## WHAT IS ASKED:
Copy all of the material below exactly.

## DATA SEGMENT:
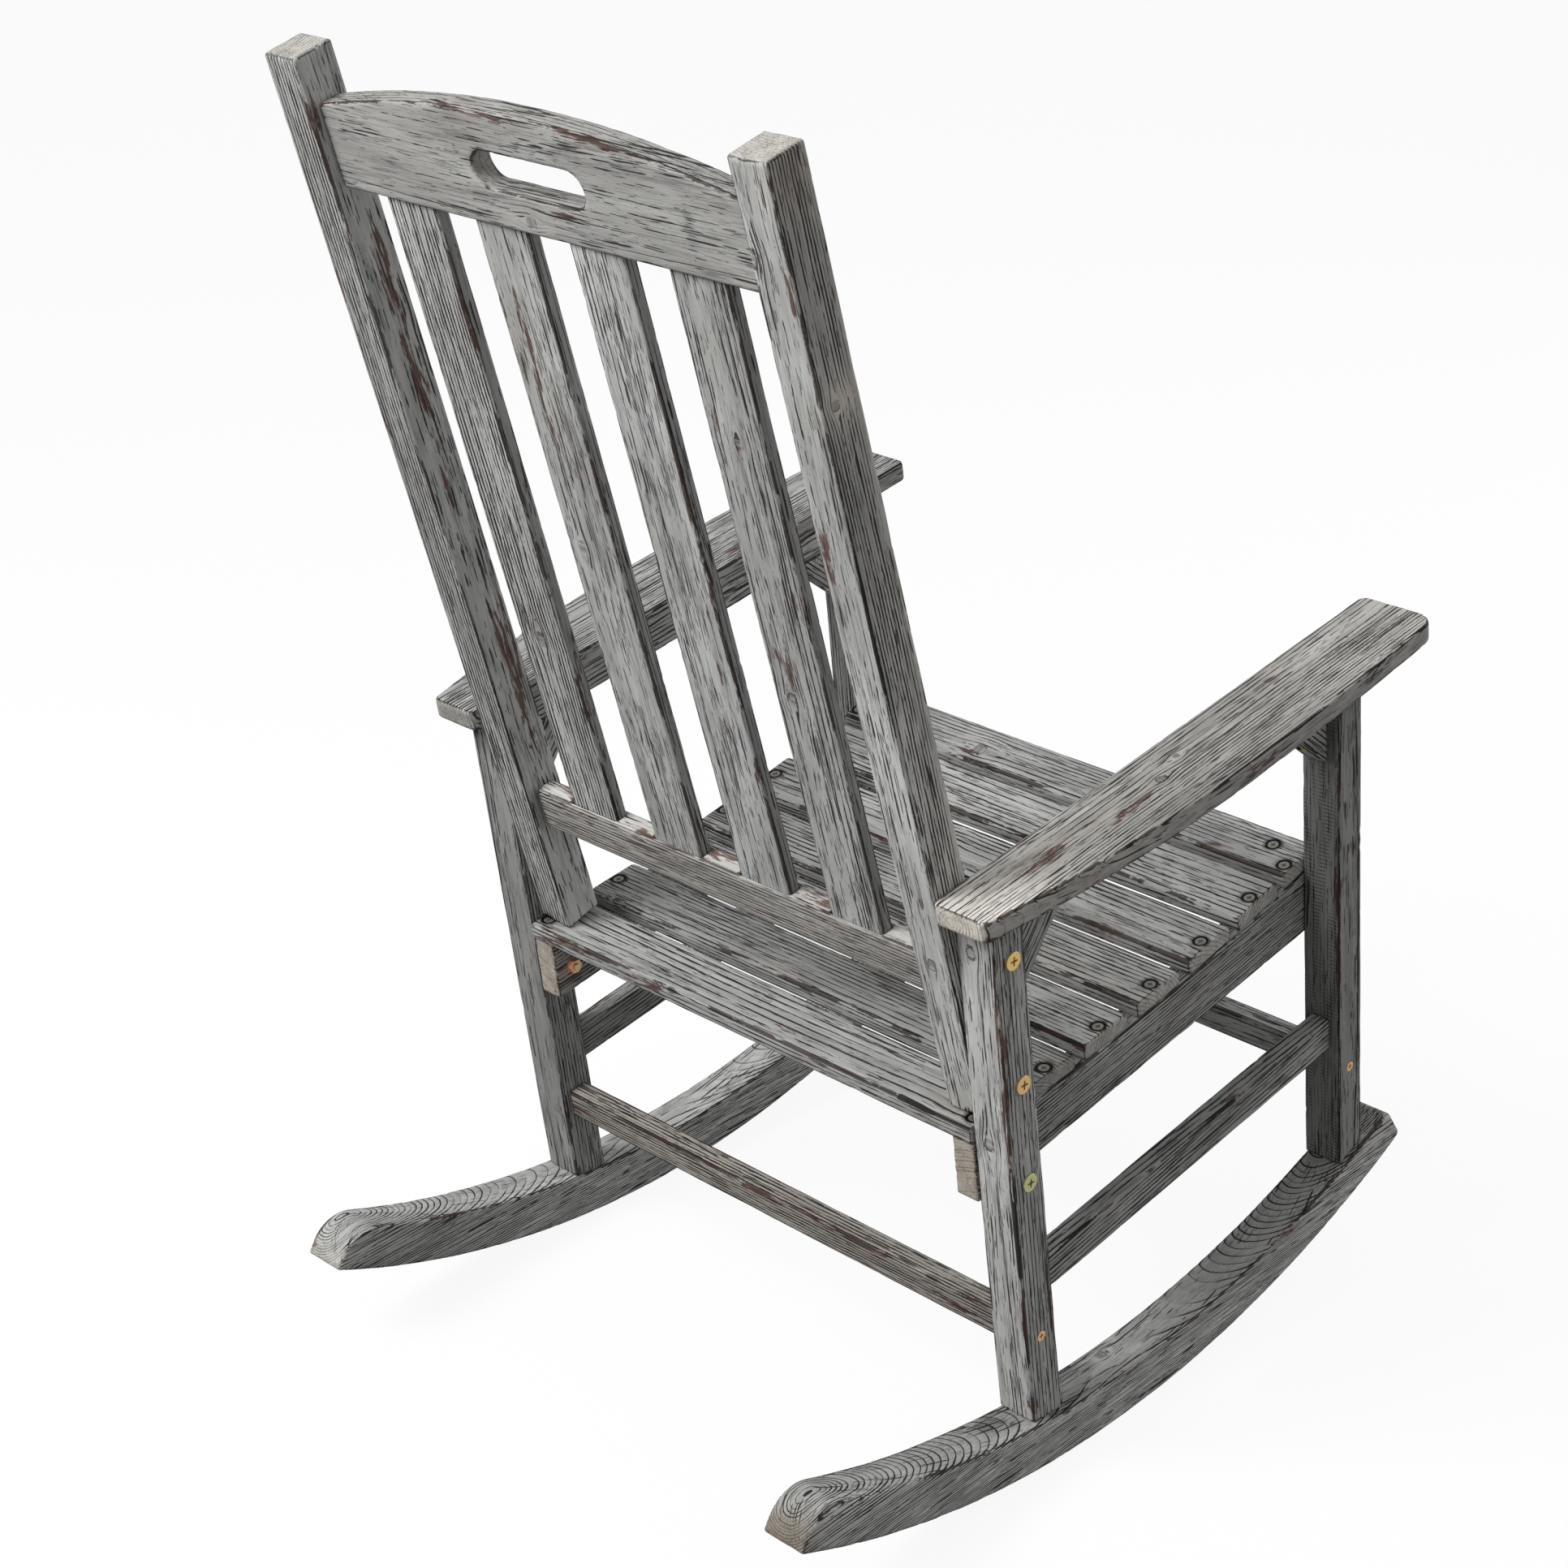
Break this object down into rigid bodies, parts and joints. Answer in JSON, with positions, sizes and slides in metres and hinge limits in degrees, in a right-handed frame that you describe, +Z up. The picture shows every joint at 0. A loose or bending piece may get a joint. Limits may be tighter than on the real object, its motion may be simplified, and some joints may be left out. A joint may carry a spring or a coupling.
{
  "type": "rocking chair",
  "caption": "High-backed wooden rocking chair with curved rockers, leaning square legs, broad arms, a dished slat seat and a slatted back under an arched crest rail with a hand hole.",
  "frame": {"origin": "On the floor, at the middle of the overall width and of the overall front-to-back length, with the chair at rest on its rockers.", "axes": "+Z is up, -Y is the way the chair faces and +X is the sitter's left. The floor is Z = 0, and the rockers touch it in one line parallel to X."},
  "size_m": [0.69, 0.7998, 1.1582],
  "materials": {
    "weathered_wood": "brushed softwood under a thin grey wash, worn through at the edges",
    "dowel_wood": "plain turned hardwood",
    "plated_steel": "yellow zinc plating",
    "plated_nut": "yellow zinc plating, slightly bronzed"
  },
  "bodies": {
    "root": {"arm_dowels": "dowel_wood", "arm_left": "weathered_wood", "arm_rail_left": "weathered_wood", "arm_rail_right": "weathered_wood", "arm_right": "weathered_wood", "arm_screws": "plated_steel", "back_post_bolts": "plated_steel", "back_post_left": "weathered_wood", "back_post_right": "weathered_wood", "back_rail_dowels": "dowel_wood", "back_slat_1": "weathered_wood", "back_slat_2": "weathered_wood", "back_slat_3": "weathered_wood", "back_slat_4": "weathered_wood", "brace_screws": "plated_steel", "crest_rail": "weathered_wood", "front_brace_left": "weathered_wood", "front_brace_right": "weathered_wood", "front_leg_left": "weathered_wood", "front_leg_right": "weathered_wood", "front_stretcher": "weathered_wood", "lower_back_rail": "weathered_wood", "rear_brace_left": "weathered_wood", "rear_brace_right": "weathered_wood", "rear_leg_left": "weathered_wood", "rear_leg_right": "weathered_wood", "rear_stretcher": "weathered_wood", "rocker_left": "weathered_wood", "rocker_right": "weathered_wood", "rocker_screws": "plated_steel", "seat_apron": "weathered_wood", "seat_apron_dowels": "dowel_wood", "seat_front_slat": "weathered_wood", "seat_rail_bolts": "plated_steel", "seat_rail_left": "weathered_wood", "seat_rail_nuts": "plated_nut", "seat_rail_right": "weathered_wood", "seat_rail_screws": "plated_steel", "seat_rear_board": "weathered_wood", "seat_screws": "plated_steel", "seat_slat_1": "weathered_wood", "seat_slat_2": "weathered_wood", "seat_slat_3": "weathered_wood", "seat_slat_4": "weathered_wood", "seat_slat_5": "weathered_wood", "side_stretcher_dowels": "dowel_wood", "side_stretcher_left": "weathered_wood", "side_stretcher_right": "weathered_wood", "stretcher_pins": "dowel_wood", "stretcher_screws": "plated_steel"}
  },
  "joints": []
}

## FINAL RESULT:
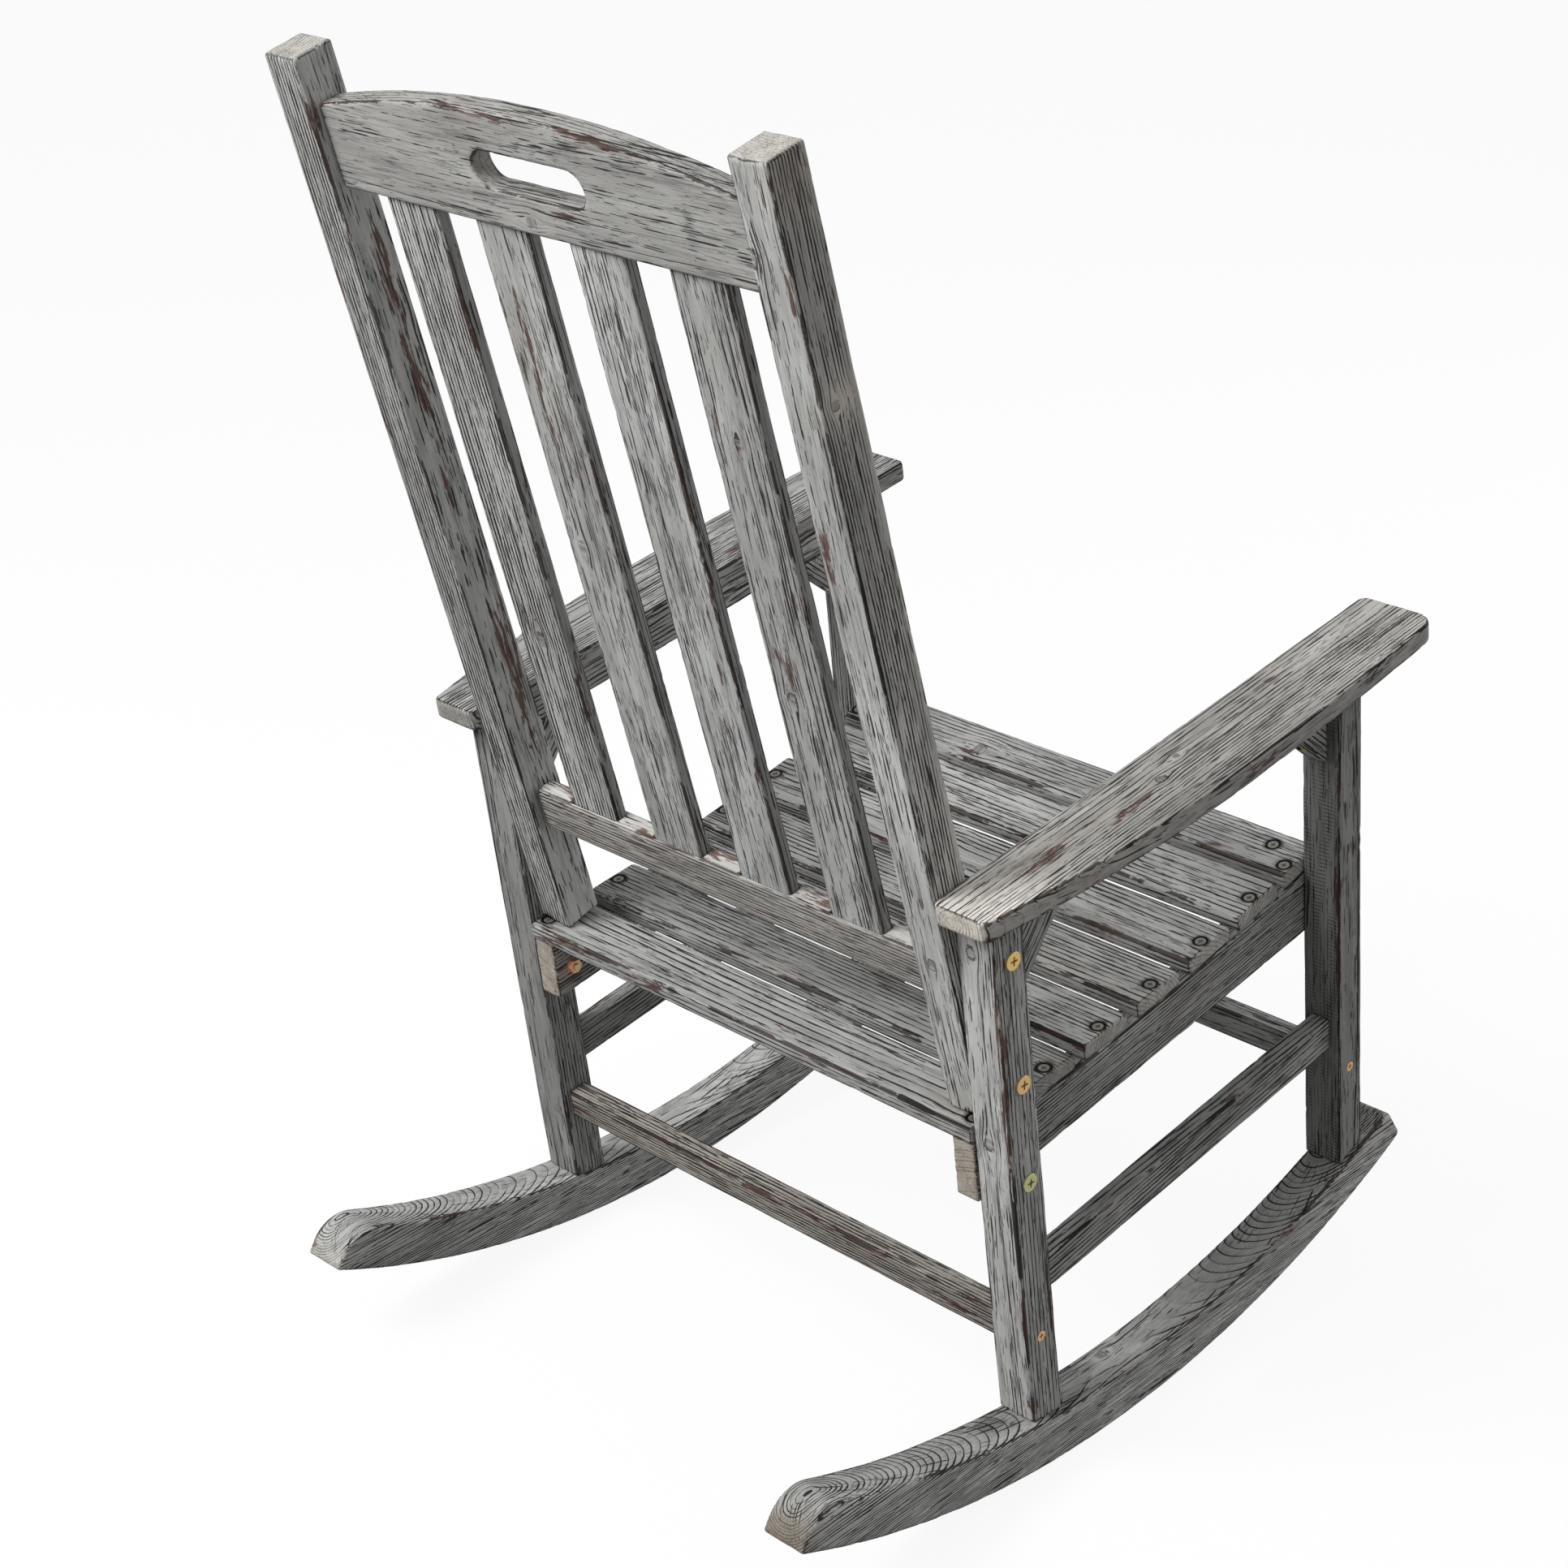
Break this object down into rigid bodies, parts and joints. Answer in JSON, with positions, sizes and slides in metres and hinge limits in degrees, in a right-handed frame that you describe, +Z up. The picture shows every joint at 0. A loose or bending piece may get a joint. Limits may be tighter than on the real object, its motion may be simplified, and some joints may be left out. A joint may carry a spring or a coupling.
{
  "type": "rocking chair",
  "caption": "High-backed wooden rocking chair with curved rockers, leaning square legs, broad arms, a dished slat seat and a slatted back under an arched crest rail with a hand hole.",
  "frame": {"origin": "On the floor, at the middle of the overall width and of the overall front-to-back length, with the chair at rest on its rockers.", "axes": "+Z is up, -Y is the way the chair faces and +X is the sitter's left. The floor is Z = 0, and the rockers touch it in one line parallel to X."},
  "size_m": [0.69, 0.7998, 1.1582],
  "materials": {
    "weathered_wood": "brushed softwood under a thin grey wash, worn through at the edges",
    "dowel_wood": "plain turned hardwood",
    "plated_steel": "yellow zinc plating",
    "plated_nut": "yellow zinc plating, slightly bronzed"
  },
  "bodies": {
    "root": {"arm_dowels": "dowel_wood", "arm_left": "weathered_wood", "arm_rail_left": "weathered_wood", "arm_rail_right": "weathered_wood", "arm_right": "weathered_wood", "arm_screws": "plated_steel", "back_post_bolts": "plated_steel", "back_post_left": "weathered_wood", "back_post_right": "weathered_wood", "back_rail_dowels": "dowel_wood", "back_slat_1": "weathered_wood", "back_slat_2": "weathered_wood", "back_slat_3": "weathered_wood", "back_slat_4": "weathered_wood", "brace_screws": "plated_steel", "crest_rail": "weathered_wood", "front_brace_left": "weathered_wood", "front_brace_right": "weathered_wood", "front_leg_left": "weathered_wood", "front_leg_right": "weathered_wood", "front_stretcher": "weathered_wood", "lower_back_rail": "weathered_wood", "rear_brace_left": "weathered_wood", "rear_brace_right": "weathered_wood", "rear_leg_left": "weathered_wood", "rear_leg_right": "weathered_wood", "rear_stretcher": "weathered_wood", "rocker_left": "weathered_wood", "rocker_right": "weathered_wood", "rocker_screws": "plated_steel", "seat_apron": "weathered_wood", "seat_apron_dowels": "dowel_wood", "seat_front_slat": "weathered_wood", "seat_rail_bolts": "plated_steel", "seat_rail_left": "weathered_wood", "seat_rail_nuts": "plated_nut", "seat_rail_right": "weathered_wood", "seat_rail_screws": "plated_steel", "seat_rear_board": "weathered_wood", "seat_screws": "plated_steel", "seat_slat_1": "weathered_wood", "seat_slat_2": "weathered_wood", "seat_slat_3": "weathered_wood", "seat_slat_4": "weathered_wood", "seat_slat_5": "weathered_wood", "side_stretcher_dowels": "dowel_wood", "side_stretcher_left": "weathered_wood", "side_stretcher_right": "weathered_wood", "stretcher_pins": "dowel_wood", "stretcher_screws": "plated_steel"}
  },
  "joints": []
}